While in 2024 First National Bank of Port Lavaca made 35 loans to whites - and NONE to African Americans. It grew even more extreme in 2025: FORTY THREE loans to whites, and again none to African Americans.       

    As to the July 7 submission by Coastal Bend: the applicant has now resubmitted, "on a non-confidential basis," its responses to Questions 3 and 4 — the very responses it improperly filed confidentially on June 12, 2026, and which FFW challenged.   This comment must be considered by the Board on this basis alone - Coastal Bend gamed the system.  That belated disclosure vindicates FFW's position that these materials never qualified for confidential treatment. What they reveal also explains why the applicant preferred to try to keep them from the public. 

   The applicant's now-public response to Question 3 confirms that consummation of this merger will result in concrete reductions in banking access and increases in cost for the customers of First National Bank in Port Lavaca — a community bank whose branches in Port Lavaca, Seadrift, Port O'Connor, and Victoria serve rural Calhoun County and surrounding areas. It appears:  The minimum balance requirement for NOW accounts will increase 50%, from $1,000 to $1,500;  The minimum balance requirement for Money Market accounts will increase 150%, from $1,000 to $2,500;  Education IRAs will be eliminated;  The Club account with insurance services will be closed to new customers;  Official checks, money orders, and wire transfers 'may be discontinued' for individuals who do not maintain a deposit account — cutting off unbanked and underbanked residents of rural Calhoun County from basic payment services they currently obtain at FNB's branches;  Trust services, which FNB offers and First Community Bank does not, may be discontinued entirely: the applicant 'reserves the right to discontinue trust services if it is unable to do so on a viable basis.'   

Increased minimum balances fall hardest on low- and moderate-income depositors, who are most likely to be pushed below thresholds and into fees or out of the banking system. The potential elimination of official checks, money orders, and wire transfers for non-customers is particularly consequential in a non-MSA rural county where alternatives are scarce and where such services are disproportionately relied upon by lower-income residents. These are precisely the convenience-and-needs harms that the Bank Holding Company Act, 12 U.S.C. § 1842(c)(2), requires the Board to weigh — and they were disclosed only after FFW's challenge, weeks into the comment process.     Coastal Bend now argues — citing the Board's April 21, 2026 Updated Statement of Supervisory Operating Principles — that "the Federal Reserve may be able to satisfy the applicable statutory criterion regarding community credit needs by reference to the existing CRA ratings" of the two banks, without further analysis. The Board should decline this invitation to abdicate its statutory duty.  

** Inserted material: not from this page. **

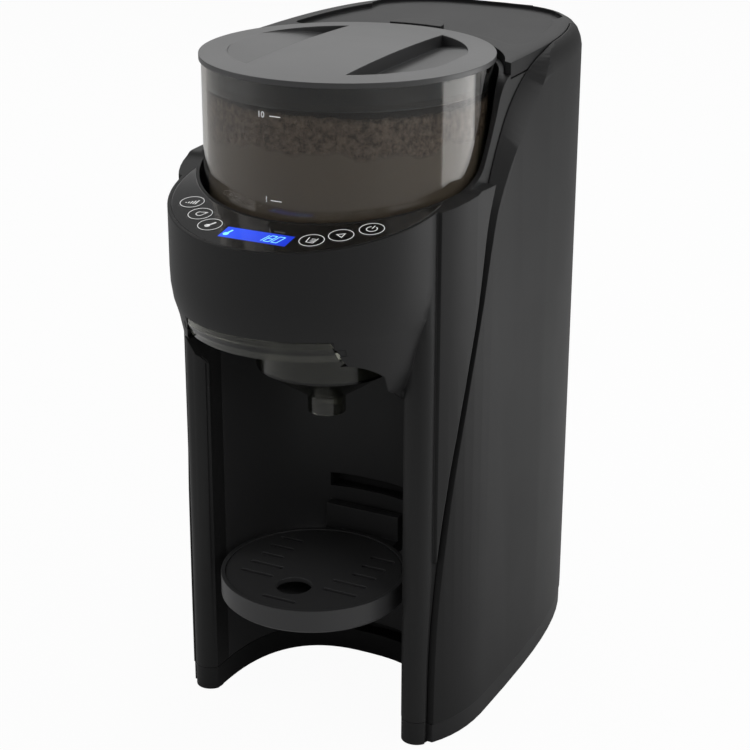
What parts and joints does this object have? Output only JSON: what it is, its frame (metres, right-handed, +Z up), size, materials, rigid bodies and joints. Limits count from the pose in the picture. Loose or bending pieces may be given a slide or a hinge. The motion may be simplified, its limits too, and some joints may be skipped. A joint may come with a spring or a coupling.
{
  "type": "baby formula maker",
  "caption": "Counter-top baby formula maker: clear powder container over a dispensing head, bottle bay with hanging stand, pull-out funnel and water tank at the back.",
  "frame": {"origin": "middle of the footprint, on the table", "axes": "+Z up, the bottle bay and control panel face -Y, +X to the right as seen from the front"},
  "size_m": [0.1708, 0.2941, 0.3601],
  "materials": {
    "housing_black": "satin moulded, fine grain",
    "shell_black": "satin moulded, fine grain",
    "base_black": "satin",
    "liner_black": "satin",
    "panel_black": "gloss",
    "display_blue": "lit",
    "motor_grey": "cast",
    "steel": "plain",
    "pump_grey": "plain",
    "board_green": "plain",
    "foot_rubber": "plain",
    "container_clear": "clear smoke grey plastic",
    "lid_black": "satin gloss",
    "seal_blue": "translucent blue grey",
    "dispenser_white": "plain",
    "funnel_smoke": "translucent olive grey",
    "stand_black": "satin",
    "tank_smoke": "dark smoke",
    "button_black": "gloss with silver ring"
  },
  "bodies": {
    "housing": {"front_legs": "housing_black", "bay_wall": "housing_black", "head_housing": "housing_black", "rear_shell": "shell_black", "base_ring": "base_black", "bay_liner": "liner_black", "inner_frame": "base_black", "control_panel": "panel_black", "display": "display_blue", "drive_motor": "motor_grey", "water_nozzle": "steel", "water_pump": "pump_grey", "water_heater": "steel", "circuit_board": "board_green", "tank_dock": "base_black", "power_inlet": "base_black", "feet": "foot_rubber", "base_screws": "steel"},
    "drive": {"drive_coupling": "steel"},
    "container": {"powder_container": "container_clear"},
    "lid": {"powder_lid": "lid_black", "lid_seal": "seal_blue"},
    "dispenser": {"dispensing_wheel": "dispenser_white", "stirrer": "dispenser_white"},
    "drawer": {"funnel": "funnel_smoke", "funnel_cover": "funnel_smoke"},
    "stand": {"bottle_stand": "stand_black"},
    "grille": {"stand_grille": "stand_black"},
    "tank": {"water_tank": "tank_smoke", "tank_collar": "shell_black", "tank_hinge_pin": "steel"},
    "tank_cover": {"tank_lid": "lid_black"},
    "valve": {"tank_valve": "steel"},
    "key_strength": {"button_strength": "button_black"},
    "key_water": {"button_water": "button_black"},
    "key_heat": {"button_heat": "button_black"},
    "key_volume": {"button_volume": "button_black"},
    "key_start": {"button_start": "button_black"},
    "key_power": {"button_power": "button_black"}
  },
  "joints": [
    {"name": "container_lift", "type": "slide", "parent": "housing", "child": "container", "axis": [0, 0, 1], "range_m": [0, 0.1]},
    {"name": "lid_lift", "type": "slide", "parent": "container", "child": "lid", "axis": [0, 0, 1], "range_m": [0, 0.04]},
    {"name": "dispenser_spin", "type": "hinge", "parent": "container", "child": "dispenser", "pos_m": [0, -0.03685, 0.27], "axis": [0, 0, 1], "continuous": true},
    {"name": "drive_spin", "type": "hinge", "parent": "housing", "child": "drive", "pos_m": [0, -0.03685, 0.27], "axis": [0, 0, 1], "continuous": true},
    {"name": "drawer_pull", "type": "slide", "parent": "housing", "child": "drawer", "axis": [0, -1, 0], "range_m": [0, 0.08]},
    {"name": "stand_pull", "type": "slide", "parent": "housing", "child": "stand", "axis": [0, -1, 0], "range_m": [0, 0.06]},
    {"name": "grille_lift", "type": "slide", "parent": "stand", "child": "grille", "axis": [0, 0, 1], "range_m": [0, 0.03]},
    {"name": "tank_lift", "type": "slide", "parent": "housing", "child": "tank", "axis": [0, 0, 1], "range_m": [0, 0.12]},
    {"name": "tank_lid_open", "type": "hinge", "parent": "tank", "child": "tank_cover", "pos_m": [0, 0.14115, 0.3503], "axis": [-1, 0, 0], "range_deg": [0, 95]},
    {"name": "valve_lift", "type": "slide", "parent": "tank", "child": "valve", "axis": [0, 0, 1], "range_m": [0, 0.003], "stiffness_N_per_m": 150},
    {"name": "press_strength", "type": "slide", "parent": "housing", "child": "key_strength", "axis": [0, 0.1736, -0.9848], "range_m": [0, 0.0007], "stiffness_N_per_m": 300},
    {"name": "press_water", "type": "slide", "parent": "housing", "child": "key_water", "axis": [0, 0.1736, -0.9848], "range_m": [0, 0.0007], "stiffness_N_per_m": 300},
    {"name": "press_heat", "type": "slide", "parent": "housing", "child": "key_heat", "axis": [0, 0.1736, -0.9848], "range_m": [0, 0.0007], "stiffness_N_per_m": 300},
    {"name": "press_volume", "type": "slide", "parent": "housing", "child": "key_volume", "axis": [0, 0.1736, -0.9848], "range_m": [0, 0.0007], "stiffness_N_per_m": 300},
    {"name": "press_start", "type": "slide", "parent": "housing", "child": "key_start", "axis": [0, 0.1736, -0.9848], "range_m": [0, 0.0007], "stiffness_N_per_m": 300},
    {"name": "press_power", "type": "slide", "parent": "housing", "child": "key_power", "axis": [0, 0.1736, -0.9848], "range_m": [0, 0.0007], "stiffness_N_per_m": 300}
  ],
  "couplings": [
    {"joint": "drive_spin", "follows": "dispenser_spin", "ratio": 1}
  ]
}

  The convenience and needs analysis under section 3(c)(2) of the BHC Act is an independent statutory obligation of the Board in acting on this application. It is not satisfied by the existence of backward-looking CRA ratings — particularly "Satisfactory" ratings, which are assigned to well over 90% of examined institutions and are therefore of limited analytical value in distinguishing among applicants. Nor can prior ratings answer the question actually before the Board: not how each bank performed separately in the past, but what this combination will do to the communities served going forward. The applicant's own Question 3 response answers that question — higher minimums, discontinued products, and reduced services for non-customers. A supervisory statement about examination resource allocation cannot amend the BHC Act, and the applicant's attempt to convert it into a substantive safe harbor from convenience-and-needs scrutiny should be rejected on the record of this application.   

 FNB customers currently rely on its trust services; First Community Bank offers none. The applicant states only that it is "evaluating" continuation, possibly through outsourcing, and reserves the right to discontinue. If the Board approves this application — which FFW opposes on this record — it should at minimum condition approval on a binding commitment regarding continuity of trust services for existing FNB trust customers, and require the applicant to state on the record, before the comment period closes, what its determination is. A merger application is not the place for material terms to be left as reservations of rights.   

 The applicant's July 7, 2026 submission continues to withhold Confidential Exhibit B in full, under a boilerplate confidentiality request indistinguishable from the one it has just been forced to abandon as to Questions 3 and 4. Inner City Press late yesrterday filed a FOIA request with the Board seeking Confidential Exhibit B and related materials.  FFW requests that the Board: (a) independently review the applicant's remaining confidential designations now, in light of the applicant's demonstrated practice of over-designation, rather than await the FOIA process; (b) place the released materials in the public record of this application; and (c) extend the comment period to permit comment on whatever is released. The June 12/July 7 sequence shows that material consumer-impact information was kept from FFW for weeks of the comment period; the remedy for that is time.     On the current record — disclosed consumer harms, an unresolved trust services question, and an applicant urging the Board to rubber-stamp its own prior ratings rather than analyze this transaction — the application should not be approved.